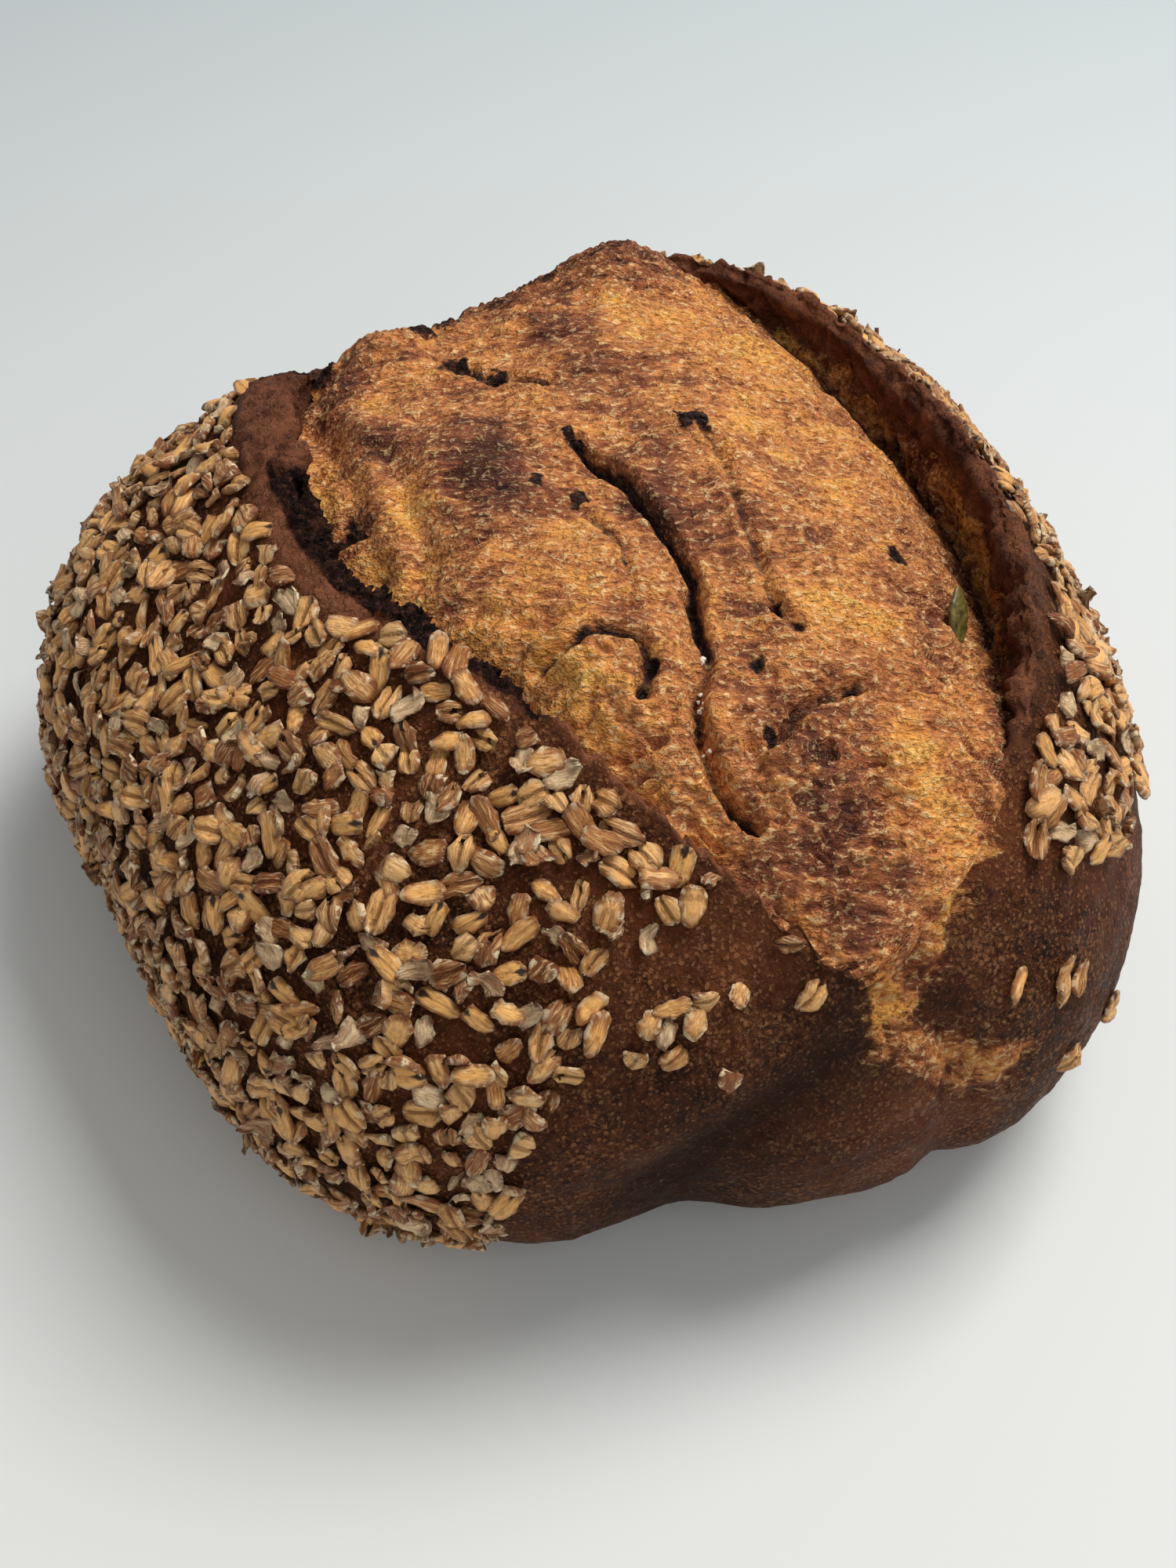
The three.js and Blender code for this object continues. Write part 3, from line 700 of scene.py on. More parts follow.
def broken_grain():
    lay_grain("broken", 7.6, 5.0, 1.8)
    pick(lambda place: abs(place.y) < 0.2 and place.z > 0.05)
    bpy.ops.transform.translate(value=(0, 0, -0.5))
    bpy.ops.mesh.select_all(action="SELECT")
    bpy.ops.mesh.bisect(plane_co=(0.9, 0, 0), plane_no=(1, 0.25, 0), use_fill=True, clear_outer=True)
    bpy.ops.mesh.select_all(action="SELECT")
    bpy.ops.transform.translate(value=(1.4, 0, 0))
    return finish_grain()


def husk_scrap():
    lay_grain("husk", 6.2, 4.2, 0.9)
    pick(lambda place: place.x > 1.5)
    bpy.ops.transform.translate(value=(0, 0.5, 0.9))
    pick(lambda place: place.x < -1.5)
    bpy.ops.transform.translate(value=(0, -0.3, 0.6))
    pick(lambda place: abs(place.y) > 1.2)
    bpy.ops.transform.translate(value=(0, 0, 0.5))
    return finish_grain()


KINDS = {
    "furrowed_oats": dict(grain=furrowed_grain(), share=0.31, bend=0.050, fray=0.55, tilt=0.24),
    "smooth_oats": dict(grain=smooth_grain(), share=0.24, bend=0.045, fray=0.38, tilt=0.24),
    "split_oats": dict(grain=split_grain(), share=0.16, bend=0.060, fray=0.55, tilt=0.28),
    "broken_oats": dict(grain=broken_grain(), share=0.16, bend=0.050, fray=0.55, tilt=0.34),
    "husk_scraps": dict(grain=husk_scrap(), share=0.13, bend=0.070, fray=0.80, tilt=0.42),
}

# %% [markdown]
# ## Where the oats lie
#
# The oats cover both flanks and the far end, up to the bare lips. The first ones lie where the solid has
# its flakes, drawn by the same small generator, and a few lie alone on the bare front. More are then
# thrown at random over the covered ground and kept where there is room, which fills the gaps evenly, as
# rolling a wet loaf in oats does.

# %% The ground that the oats cover
# Borders are rows of (latitude, angle) in degrees: first the solid's own, then the ones that show.
LEFT_BORDER = [(-10, -39), (46, -9)]
RIGHT_BORDER = [(8, 49), (34, 25)]
BARE_FROM = [
    (-30, -36), (-10, -34), (4, -30), (16, -29), (22, -27), (28, -23.5), (35, -22), (40, -17), (44, -9),
]
BARE_TO = [
    (-30, 62), (5, 58), (20, 46), (23, 39), (25, 34), (31, 28), (36, 27), (42, 29), (48, 36),
]
# Where the oats begin outside the slash's edge on the left: x, distance.
CLEAR_ON_LEFT = [(-60, 1.5), (-15, 0.8), (12, 0.6), (30, -4), (42, -3), (60, -0.5)]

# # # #

- _What the task asks_
Write the material out again word for word.

- _The reply_
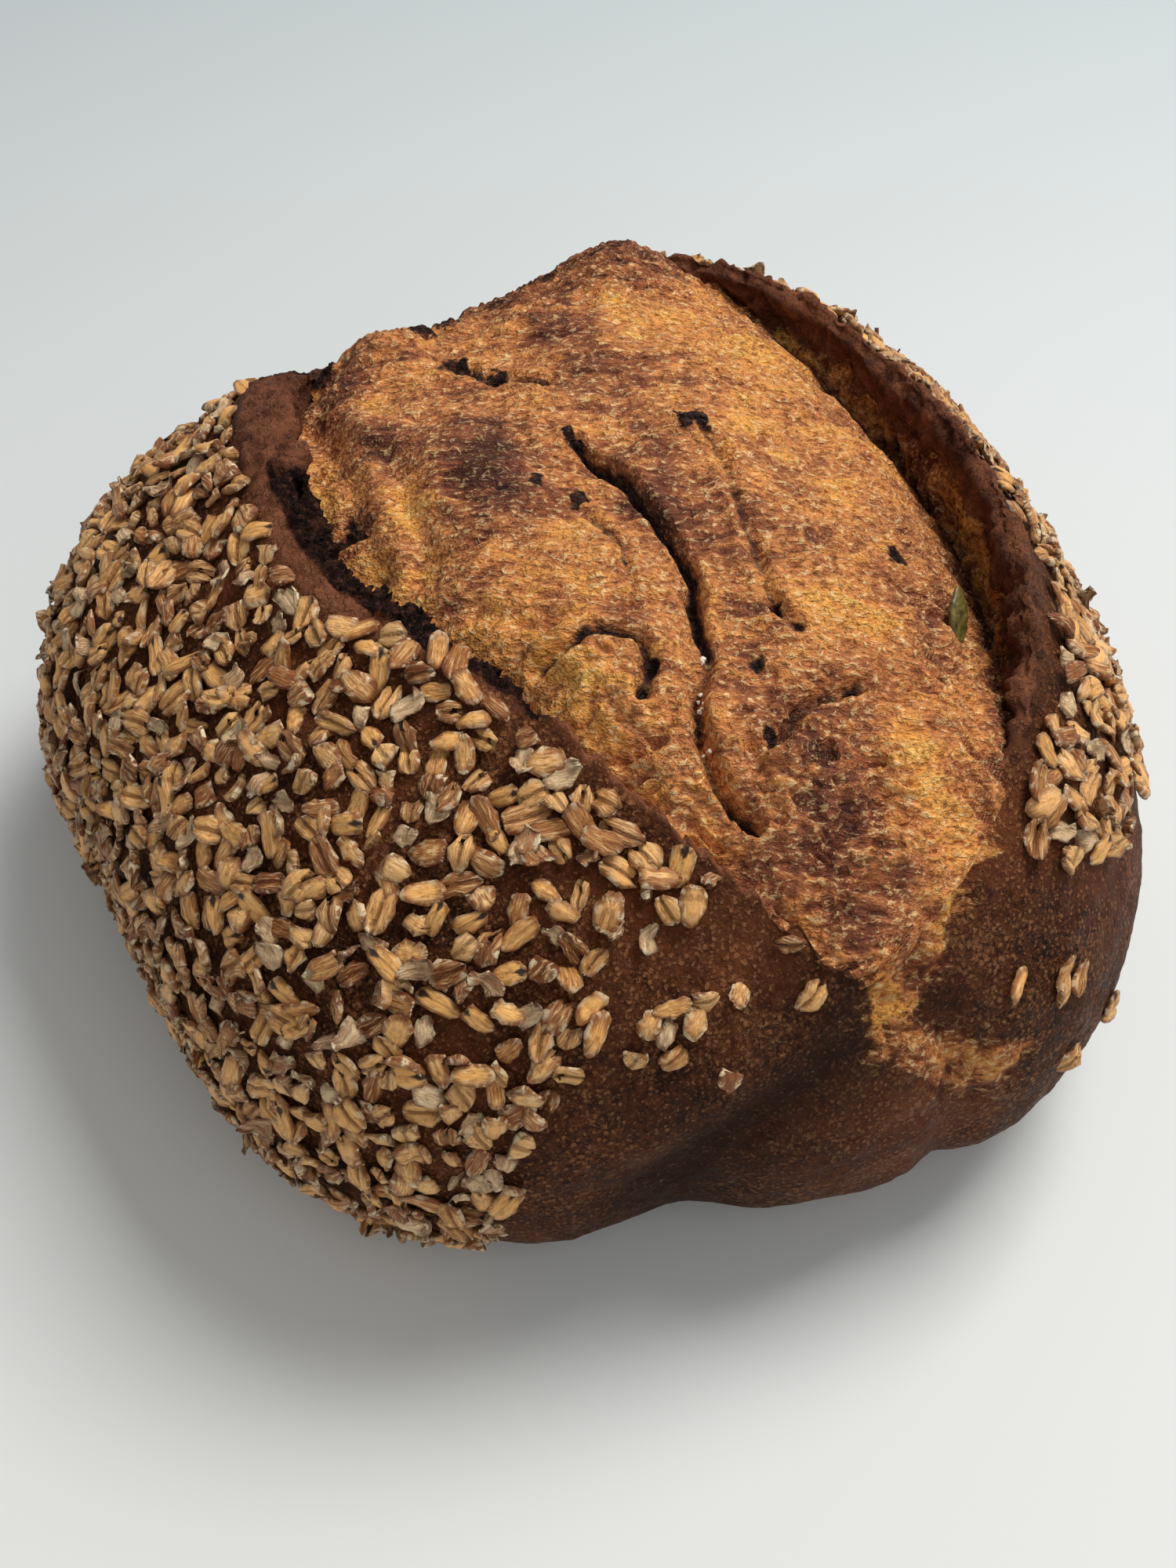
The three.js and Blender code for this object continues. Write part 3, from line 700 of scene.py on. More parts follow.
def broken_grain():
    lay_grain("broken", 7.6, 5.0, 1.8)
    pick(lambda place: abs(place.y) < 0.2 and place.z > 0.05)
    bpy.ops.transform.translate(value=(0, 0, -0.5))
    bpy.ops.mesh.select_all(action="SELECT")
    bpy.ops.mesh.bisect(plane_co=(0.9, 0, 0), plane_no=(1, 0.25, 0), use_fill=True, clear_outer=True)
    bpy.ops.mesh.select_all(action="SELECT")
    bpy.ops.transform.translate(value=(1.4, 0, 0))
    return finish_grain()


def husk_scrap():
    lay_grain("husk", 6.2, 4.2, 0.9)
    pick(lambda place: place.x > 1.5)
    bpy.ops.transform.translate(value=(0, 0.5, 0.9))
    pick(lambda place: place.x < -1.5)
    bpy.ops.transform.translate(value=(0, -0.3, 0.6))
    pick(lambda place: abs(place.y) > 1.2)
    bpy.ops.transform.translate(value=(0, 0, 0.5))
    return finish_grain()


KINDS = {
    "furrowed_oats": dict(grain=furrowed_grain(), share=0.31, bend=0.050, fray=0.55, tilt=0.24),
    "smooth_oats": dict(grain=smooth_grain(), share=0.24, bend=0.045, fray=0.38, tilt=0.24),
    "split_oats": dict(grain=split_grain(), share=0.16, bend=0.060, fray=0.55, tilt=0.28),
    "broken_oats": dict(grain=broken_grain(), share=0.16, bend=0.050, fray=0.55, tilt=0.34),
    "husk_scraps": dict(grain=husk_scrap(), share=0.13, bend=0.070, fray=0.80, tilt=0.42),
}

# %% [markdown]
# ## Where the oats lie
#
# The oats cover both flanks and the far end, up to the bare lips. The first ones lie where the solid has
# its flakes, drawn by the same small generator, and a few lie alone on the bare front. More are then
# thrown at random over the covered ground and kept where there is room, which fills the gaps evenly, as
# rolling a wet loaf in oats does.

# %% The ground that the oats cover
# Borders are rows of (latitude, angle) in degrees: first the solid's own, then the ones that show.
LEFT_BORDER = [(-10, -39), (46, -9)]
RIGHT_BORDER = [(8, 49), (34, 25)]
BARE_FROM = [
    (-30, -36), (-10, -34), (4, -30), (16, -29), (22, -27), (28, -23.5), (35, -22), (40, -17), (44, -9),
]
BARE_TO = [
    (-30, 62), (5, 58), (20, 46), (23, 39), (25, 34), (31, 28), (36, 27), (42, 29), (48, 36),
]
# Where the oats begin outside the slash's edge on the left: x, distance.
CLEAR_ON_LEFT = [(-60, 1.5), (-15, 0.8), (12, 0.6), (30, -4), (42, -3), (60, -0.5)]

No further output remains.